Why the warm ask converts so much better
The whole point of the pipeline is to change which conversation you’re having when you ask. A cold ask and a warm ask are not the same request with different odds. They’re different requests. Here’s how they differ at each step:
| Cold ask during a search | Warm ask after a year | |
|---|---|---|
| What you're asking | Vouch for a stranger you just met | Vouch for someone whose work you know |
| The referrer's internal note | Thin: "reached out, seems fine, JD match" | Specific: "known their work for a year, strong yes" |
| Effort to write the ask | High — you have to prove everything | Low — the context is already there |
| How the recruiter reads it | A polite endorsement | A real endorsement |
Starting from zero: what to do this week
If you have no network and a search is six months out, you’re in the ideal spot. Don’t overengineer it. Three short sessions get you moving.
Hour 1: build the list
Write down ten companies you’d want to work at in the next two or three years. For each, find one person whose public work you actually respect. Follow them.
Hour 2: read and engage once
Read three recent posts from each person. Where one actually resonates, leave a substantive comment. Not on all ten. On the two or three where you have something real to say.
Hour 3 (week two or three): be useful
Find one way to help without expecting anything back. Send someone a link to a related write-up. Share their work in your own network. Open a small pull request on a public repo they maintain. Then set the cadence: one substantive comment a week, rotating across the ten. That’s the whole engine.
What kills the pipeline
- Transactional energy.If your engagement reads as “networking,” people pull back. If it reads as genuine interest, they lean in.
- Vague flattery.“Love your work!” builds nothing. “I disagreed with your point on X because Y” builds a relationship.
- Pinging only when you need something. If your last five messages were all asks, the relationship was never a relationship.
- Copy-paste comments. If your comment could apply to 50 posts, it applies to none. Specificity is the entire signal.
The thread running through all four: this only works when the interest is real. For the longer version of staying on the right side of that line, see networking without being pushy.
The ROI is mostly free time
The honest pitch for doing this is that it barely costs anything. Most of the “work” is reading you’d do anyway, plus a few comments and a quarterly message. Call it an hour or two a week of incremental effort. In exchange, when you start a search, a handful of your target companies already have someone inside who knows your work and will flag your application without you having to sell yourself first.
The exact multiple depends on the role and the relationship, so don’t anchor on a number. The shape is what holds. A warm ask converts a lot more often than a cold one, and the gap compounds: more flagged applications mean more interviews, which mean more offers, which mean a stronger hand when you negotiate. Why employees say yes at all is worth understanding too, including the referral bonus they often earn. We covered it in why employees say yes.
Doing this without it becoming a second job
Tracking 15 relationships across 30 companies by memory doesn’t work. You forget who you spoke to, miss the quarterly ping, and by the time a search starts you’ve lost the thread on half the list. That’s the part Rolewynhandles: it keeps a contact board across your target companies, so when you do activate a search, the people you’ve been engaging with surface as priority outreach instead of getting lost.
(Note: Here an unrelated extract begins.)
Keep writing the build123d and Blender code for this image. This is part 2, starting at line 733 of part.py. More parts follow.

It also drafts the eventual ask in your voice from your resume and the job description, and reminds you when a relationship has gone quiet. You still write the human parts and press send. The tool just removes the busywork between you and the people you already know. More on the contact discovery itself on the referrals page.
The deeper principle
Networking that works is professional curiosity practiced consistently in public. You don’t have to be performative. You don’t have to attend events. You have to actually engage with work you find interesting, by people you find interesting, in a way that’s visible to them. The career benefits follow on their own. The pipeline is just the residue of a year spent paying attention to the right people. Start now, while you don’t need it. That’s the only time it’s easy to build.
Want the harder-mode version — asking people you have no relationship with at all? Read how to ask a stranger for a referral and how to get referred at Series-B startups.
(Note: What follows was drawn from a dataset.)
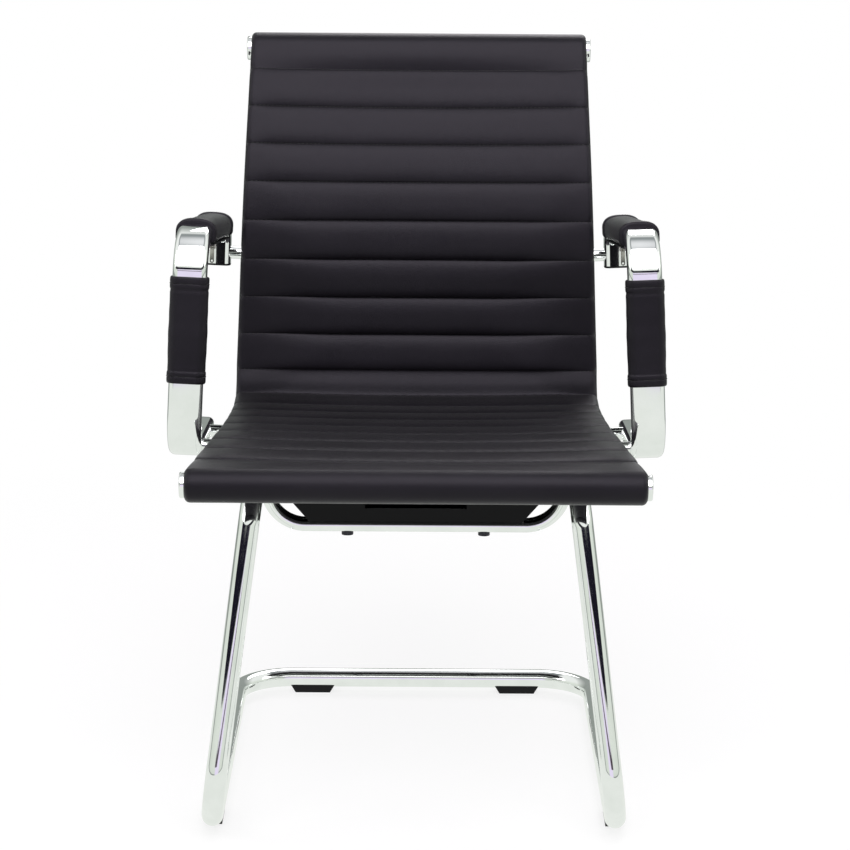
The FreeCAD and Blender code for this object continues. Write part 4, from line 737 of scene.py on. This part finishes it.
def beside(points, sign):
    """Points drawn in the arm's own plane, leaned in by b = 2.2 degrees about its lower run,
    (x cos b + z sin b, y, z cos b - x sin b), turned in by a = 1.7 degrees, (x cos a + y sin a,
    y cos a - x sin a, z), and set at (-273, -134) mm on the left or mirrored on the right."""
    x, y, z = np.moveaxis(np.asarray(points, float), -1, 0)
    z = z - arm_z
    x, z = x * math.cos(arm_lean) + z * math.sin(arm_lean), z * math.cos(arm_lean) - x * math.sin(arm_lean)
    x, y = x * math.cos(arm_toe) + y * math.sin(arm_toe), y * math.cos(arm_toe) - x * math.sin(arm_toe)
    return np.stack([-sign * (x - arm_x), y + arm_y, z + arm_z], -1)


post_top = (arm_top - arm_z) * math.tan(math.radians(6.0))
fall = math.tan(math.radians(6.8))
arm_corners = np.array([(0, 0.157, arm_z), (0, 0, arm_z), (0, post_top, arm_top),
                        (0, arm_rear, arm_top - (arm_rear - post_top) * fall), (0, arm_rear, 0.600)])
arm_line = bent(arm_corners, [0.042, 0.046, 0.024], 2.5)
arm_points, arm_faces = pipe(arm_line, arm_wide, arm_thick, arm_wall, (1, 0, 0), arm_edge, 64)
for side, sign in hands:
    arm = piece("arm_loop_" + side, [(beside(arm_points, sign), arm_faces)], "chair", chrome)
    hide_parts("arm_tube_" + side)

# Arm fittings: turned and chromed spacers between arm and rail, and a black snap-in button
# over each bolt's access hole in the outer face of the arm.
dress(chrome, "arm_spacer_upper_left", "arm_spacer_upper_right", "arm_spacers_lower_left",
      "arm_spacers_lower_right")
button_profile = [(-0.003, 0.0066), (0.0, 0.0068), (0.0001, 0.0082), (0.0005, 0.0086), (0.0010, 0.0082),
                  (0.0014, 0.0060), (0.0016, 0.0030), (0.0016, 0.0002)]
for side, sign in hands:
    shells = []
    for y, z in ((0.052, arm_z), (0.128, arm_z), (arm_rear, 0.614)):
        middle = beside((-arm_wide / 2, y, z), sign)
        outward = middle - beside((-arm_wide / 4, y, z), sign)
        shells.append(lathed(button_profile, middle, outward, 40))
    piece("bolt_buttons_" + side, shells, "chair", nylon)

# Arm sleeves: a strip of the leather sewn round each post, its top and bottom turned in as
# a 14 mm hem with a row of stitches.
post_way = (arm_corners[2] - arm_corners[1]) / np.linalg.norm(arm_corners[2] - arm_corners[1])
post_up = np.cross(post_way, (1.0, 0.0, 0.0))
sleeve_from = arm_corners[1] + post_way * ((0.511 - arm_z) / post_way[2])
sleeve_long, sleeve_seam, hem_thread = 0.125, 0.0084, 0.0004


def post_rings(d, grow):
    """Rings round the post at the ways d up the sleeve: the tube's outline with softer, 8.5 mm
    corners, grown by grow[i] at d[i]."""
    rings = np.stack([oval(arm_wide + 2 * e, arm_thick + 2 * e, 0.0085 + e, 72) for e in grow])
    line = sleeve_from + np.asarray(d)[:, None] * post_way
    return line[:, None] + rings[..., :1] * np.array([1.0, 0.0, 0.0]) + rings[..., 1:] * post_up


def hem_stitches(on, off, share, shortest, corners):
    """Stitches round a hem: from each of the first corners of the ring on, share of the way to
    the next corner, where that is longer than shortest, standing out towards the ring off."""
    along = share * (np.roll(on, -1, axis=0) - on)
    kept = (np.linalg.norm(along, axis=1) > shortest) & (np.arange(len(on)) < corners)
    out = (off - on)[kept]
    out /= np.linalg.norm(out, axis=1)[:, None]
    return stitches(on[kept], (on + along)[kept], out, hem_thread)


edge_way = np.array([0.0, 0.0, 0.0003, 0.0010, 0.0022, 0.0040, 0.0062, 0.0080, 0.0084, 0.0089, 0.0095,
                     0.0118, 0.0134, 0.0142, 0.0152, 0.0170])
edge_grow = np.array([0.0002, 0.0012, 0.0019, 0.0025, 0.0028, 0.0029, 0.0029, 0.0027, 0.0025, 0.0027,
                      0.0029, 0.0029, 0.0027, 0.0023, 0.0021, 0.0022])
inner_from = 0.0185
inner_way = np.linspace(inner_from, sleeve_long - inner_from, 44)
ripple = 0.00025 * np.sin(inner_way * 190) * np.sin(inner_way * 71)
swell = 0.0004 * np.sin(np.pi * (inner_way - inner_from) / (sleeve_long - 2 * inner_from))
d = np.concatenate([edge_way, inner_way, sleeve_long - edge_way[::-1]])
grow = np.concatenate([edge_grow, 0.0023 + ripple + swell, edge_grow[::-1]])
for side, sign in hands:
    sleeve = piece("post_sleeve_" + side, [closed_tube(beside(post_rings(d, grow), sign))],
                   "chair", leather, 60.0)
    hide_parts("arm_sleeve_" + side)
    rows = []
    for way in (sleeve_seam, sleeve_long - sleeve_seam):
        on, off = beside(post_rings([way, way], [0.0026, 0.0036]), sign)
        rows.append(hem_stitches(on, off, 0.72, 0.00015, 72))
    piece("sleeve_stitching_" + side, rows, "chair", thread)

# Arm pads: foam on top of the arm tube, wrapped in leather and plumped up by the foam. Both
# ends are turned in as a sewn hem, and the wrapping is zipped shut underneath.
top_way = (arm_corners[3] - arm_corners[2]) / np.linalg.norm(arm_corners[3] - arm_corners[2])
top_up = np.cross((1, 0, 0), top_way)
pad_from = arm_corners[2] + top_way * 0.048
pad_long, pad_seam, pad_cap = 0.228, 0.0096, 0.0022
voxel, pressure, cloth_frames = 0.004, 4.0, 20


def pad_rings(d, grow):
    """Rings of the pad at the ways d along the arm, grown by grow[i]: with t once round, across
    it is half * sign(cos t) |cos t|^0.72; above the tube it is 2 mm + (high - 2 mm)
    |sin t|^0.92 and below it 2 mm - 14.4 mm |sin t|^0.3."""
    t = np.linspace(0, 2 * math.pi, 72, endpoint=False)
    half, high = 0.0230 + np.asarray(grow), 0.0168 + np.asarray(grow)
    cos_t, sin_t = np.cos(t), np.sin(t)
    pad_x = half[:, None] * np.sign(cos_t) * np.abs(cos_t) ** 0.72
    over = 0.002 + (high[:, None] - 0.002) * np.abs(sin_t) ** 0.92
    under = 0.002 - 0.0144 * np.abs(sin_t) ** 0.3
    pad_z = np.where(sin_t > 0, over, under)
    line = pad_from + np.asarray(d)[:, None] * top_way
    return line[:, None] + pad_x[..., None] * np.array([1.0, 0.0, 0.0]) + pad_z[..., None] * top_up


def corners_of(mesh):
    """The (n, 3) array of a mesh's vertices."""
    spots = np.empty(len(mesh.vertices) * 3)
    mesh.vertices.foreach_get("co", spots)
    return spots.reshape(-1, 3)


def made_real(blank):
    """The mesh that an object's modifiers give, as data of its own."""
    return bpy.data.meshes.new_from_object(blank.evaluated_get(bpy.context.evaluated_depsgraph_get()))


def plumped(shell, held, cap):
    """The shell blown up as cloth: remeshed to 4 mm, run for 20 frames at a pressure of 4 with
    no gravity, with the points of weight held kept still, each point moved at most cap, and
    subdivided once."""
    points, groups = shell
    mesh = bpy.data.meshes.new("blank")
    mesh.from_pydata(points.tolist(), [], [face for group in groups for face in np.asarray(group).tolist()])
    blank = bpy.data.objects.new("blank", mesh)
    bpy.context.scene.collection.objects.link(blank)
    evened = blank.modifiers.new("even", "REMESH")
    evened.mode = "VOXEL"
    evened.voxel_size = voxel
    even = made_real(blank)
    blank.modifiers.clear()
    blank.data = even
    start = corners_of(even)
    still = blank.vertex_groups.new(name="held")
    for weight in (0.25, 0.5, 0.75, 1.0):
        picked = np.flatnonzero(held(start) >= weight)
        still.add(picked.tolist(), weight, "REPLACE")
    cloth = blank.modifiers.new("cloth", "CLOTH")
    cloth.settings.use_pressure = True
    cloth.settings.uniform_pressure_force = pressure
    cloth.settings.effector_weights.gravity = 0.0
    cloth.settings.vertex_group_mass = "held"
    cloth.point_cache.frame_start = 1
    cloth.point_cache.frame_end = cloth_frames
    for frame_number in range(1, cloth_frames + 1):
        bpy.context.scene.frame_set(frame_number)
    move = corners_of(made_real(blank)) - start
    length = np.linalg.norm(move, axis=1)[:, None]
    blank.modifiers.clear()
    even.vertices.foreach_set("co", (start + move * np.minimum(1.0, cap / np.maximum(length, 1e-9))).ravel())
    finer = blank.modifiers.new("finer", "SUBSURF")
    finer.levels = finer.render_levels = 1
    done = made_real(blank)
    faces = np.array([list(face.vertices) for face in done.polygons])
    bpy.data.objects.remove(blank)
    bpy.context.scene.frame_set(1)
    return corners_of(done), [faces]


def pad_held(points):
    """1 where the pad rests on the tube or is sewn at its ends, easing to 0 over 6 mm above the
    tube and over 8 mm from 10 mm inside each end."""
    off = points - pad_from
    d = off @ top_way
    sewn = 1 - ease((np.minimum(d, pad_long - d) - 0.010) / 0.008)
    rest = 1 - ease((off @ top_up + 0.0105) / 0.006)
    return np.maximum(sewn, rest)


d = np.concatenate([[0.0], np.linspace(0.0, pad_long, 60), [pad_long]])
blank_rings = pad_rings(d, np.full(len(d), -0.0004))
blank_rings[0] = pad_from + (blank_rings[0] - pad_from) * 0.8
blank_rings[-1] = blank_rings[-1].mean(0) + (blank_rings[-1] - blank_rings[-1].mean(0)) * 0.8
pad_points, pad_faces = closed_tube(blank_rings)
pad_points, pad_faces = plumped((pad_points, pad_faces), pad_held, pad_cap)
hem_way = np.array([-0.0004, 0.0, 0.0012, 0.0060, 0.0092, 0.0096, 0.0102, 0.0128, 0.0138, 0.0142])
hem_grow = np.array([-0.0022, 0.0002, 0.0009, 0.0011, 0.0009, 0.0006, 0.0009, 0.0010, 0.0004, -0.0022])
for side, sign in hands:
    pad = piece("arm_cushion_" + side, [(beside(pad_points, sign), pad_faces)],
                "chair", leather, 60.0)
    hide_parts("arm_pad_" + side)
    hems = [closed_tube(beside(pad_rings(way, high), sign))
            for way, high in ((hem_way, hem_grow), (pad_long - hem_way[::-1], hem_grow[::-1]))]
    piece("cushion_hems_" + side, hems, "chair", leather, 60.0)
    rows = []
    for way in (pad_seam, pad_long - pad_seam):
        on, off = beside(pad_rings([way, way], [0.0007, 0.0017]), sign)
        rows.append(hem_stitches(on, off, 0.7, 0.0004, 36))
    piece("cushion_stitching_" + side, rows, "chair", thread)

# Zips: a coil zip under each pad closes its wrapping, with a die-cast slider and pull that
# are plated with nickel.

# Nylon coil: teeth every 1.5 mm along the run read as fine light and dark bars.
coil, tree, shader, where = new_finish("black_zip_coil")
teeth = node(tree, "ShaderNodeTexWave", {"Vector": where, "Scale": 210.0}, bands_direction="Y").outputs["Fac"]
tone = node(tree, "ShaderNodeValToRGB", {0: teeth}, [(0.3, "#0b0b0c"), (0.7, "#2a2a2d")]).outputs[0]
bump = node(tree, "ShaderNodeBump", {"Height": teeth, "Strength": 0.6, "Distance": 0.0004}).outputs[0]
feed(tree, shader, {"Base Color": tone, "Roughness": 0.5, "Normal": bump})
dress(coil, "zip_chain_left", "zip_chain_right")

# Zinc under bright nickel is warmer and softer than the chrome, uneven over 1 to 2 mm.
nickel, tree, shader, where = new_finish("nickel_plated_zinc")
cast = node(tree, "ShaderNodeTexNoise", {"Vector": where, "Scale": 700.0, "Detail": 3.0}).outputs["Fac"]
tone = node(tree, "ShaderNodeValToRGB", {0: cast}, [(0.3, "#c8c5bd"), (0.7, "#dcd9d2")]).outputs[0]
feed(tree, shader, {"Metallic": 1.0, "Base Color": tone, "Roughness": 0.2})
dress(nickel, "zip_slider_left", "zip_slider_right", "zip_pull_left", "zip_pull_right")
Frequently asked questions
How long does it take to build a referral pipeline?
Plan for six to twelve months of light, consistent engagement before you need anything. A relationship that's a few weeks old still reads as a cold ask. The point of starting early is that by the time a role opens, the person already knows your work and can vouch for you honestly.
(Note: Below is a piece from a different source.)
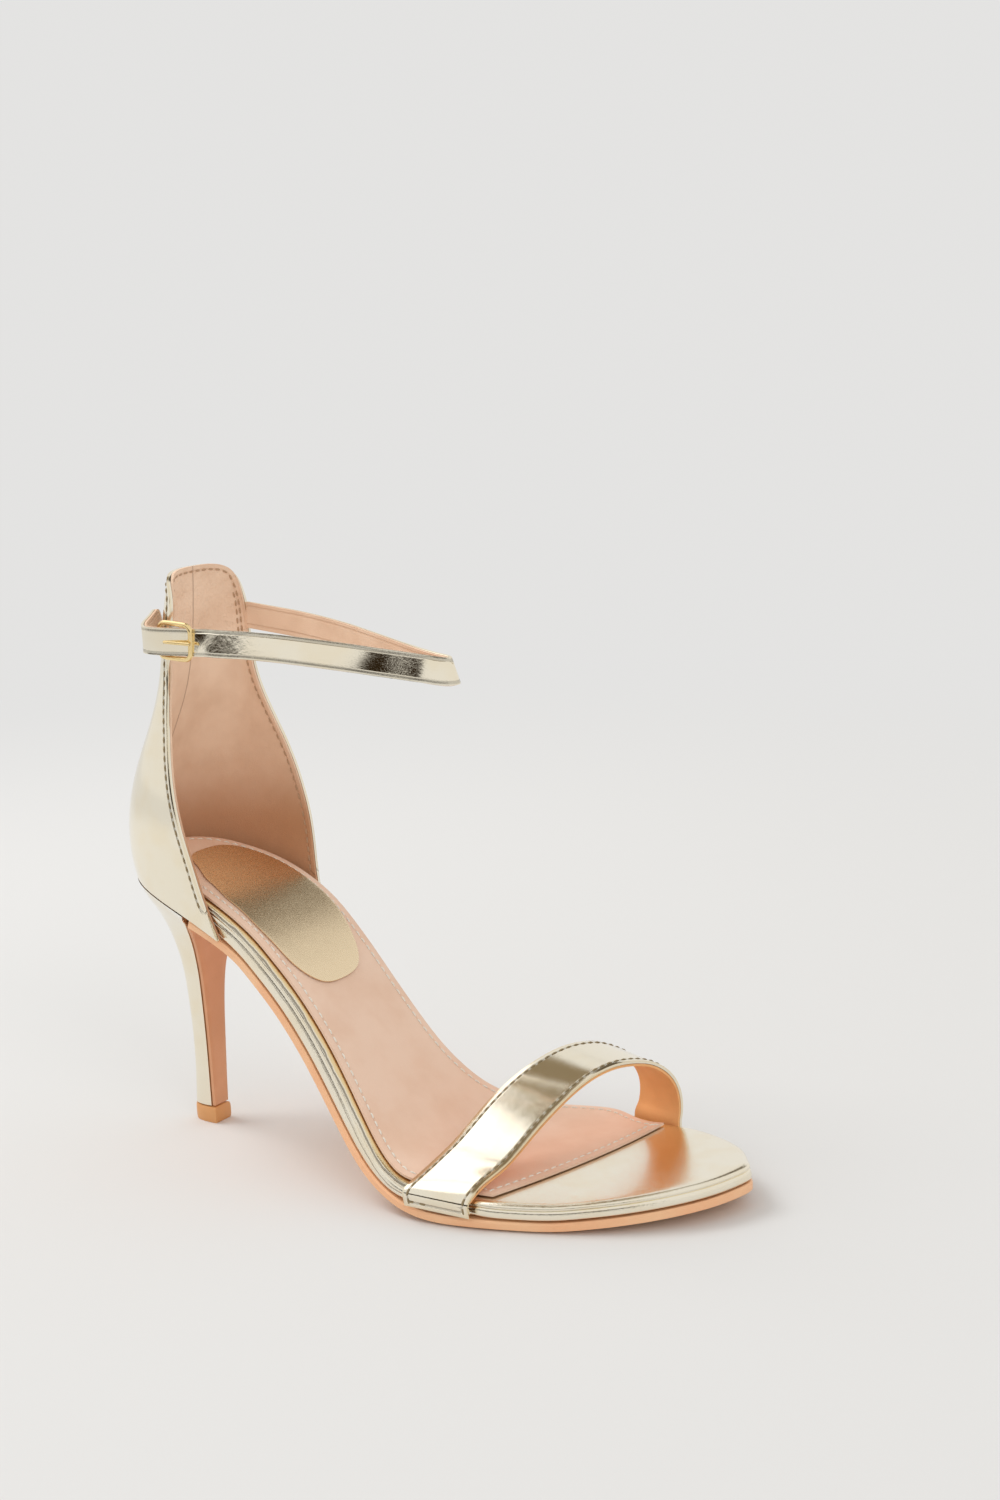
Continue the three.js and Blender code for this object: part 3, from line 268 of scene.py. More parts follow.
class Wire:
    """A socket in a node tree that takes part in sums."""

    def __init__(self, graph, socket):
        self.graph = graph
        self.socket = socket

    def math(self, operation, *others):
        values = dict(enumerate((self, *others)))
        return self.graph.node("ShaderNodeMath", {"operation": operation}, values)

    def __add__(self, other):
        return self.math("ADD", other)

    __radd__ = __add__

    def __mul__(self, other):
        return self.math("MULTIPLY", other)

    __rmul__ = __mul__

    def __sub__(self, other):
        return self.math("SUBTRACT", other)

    def __rsub__(self, other):
        return self.graph.node("ShaderNodeMath", {"operation": "SUBTRACT"}, {0: other, 1: self})

    def between(self, low, high):
        """0 below low, 1 above high, eased in between."""
        limits = {"Value": self, "From Min": low, "From Max": high}
        return self.graph.node("ShaderNodeMapRange", {"interpolation_type": "SMOOTHSTEP"}, limits)

    def line(self, place, half, soft):
        """1 on a line at that place, 0 away from it."""
        return 1 - (self - place).math("ABSOLUTE").between(half, half + soft)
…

How many people should I keep in the pipeline?
Aim for 10 to 15 active relationships across roughly 30 target companies. That's enough that a few will be at hiring companies whenever you start a search, and few enough that you can engage with each one for real instead of running a script.
What if I'm starting from zero and have no network?
Everyone starts cold. Pick ten companies you'd want to work at in two or three years, find one person at each whose public work you respect, and leave one substantive comment a week across the list. The relationships emerge from genuine engagement, not from a head start.
How do I network without it feeling transactional?
Engage with work you actually find interesting, and don't ask for anything until you've given something first. If your last five messages to someone were all favors, it isn't a relationship. Share a relevant article, answer a question, or send a useful resource with no ask attached.
When and how do I finally ask for the referral?
When a real role opens at a company where you've built a relationship. Keep the ask short: name the role, remind them you've been in touch, and ask one specific thing, like flagging your application to the hiring manager. The months of prior context do the persuading, so the message itself can be brief.
Is it worth building a pipeline if I'm not job hunting right now?
That's the best time to build it. Most people who change jobs aren't actively searching when the opportunity finds them, and a warm relationship is what surfaces those opportunities. Building the pipeline while you're employed means you negotiate from strength, not desperation.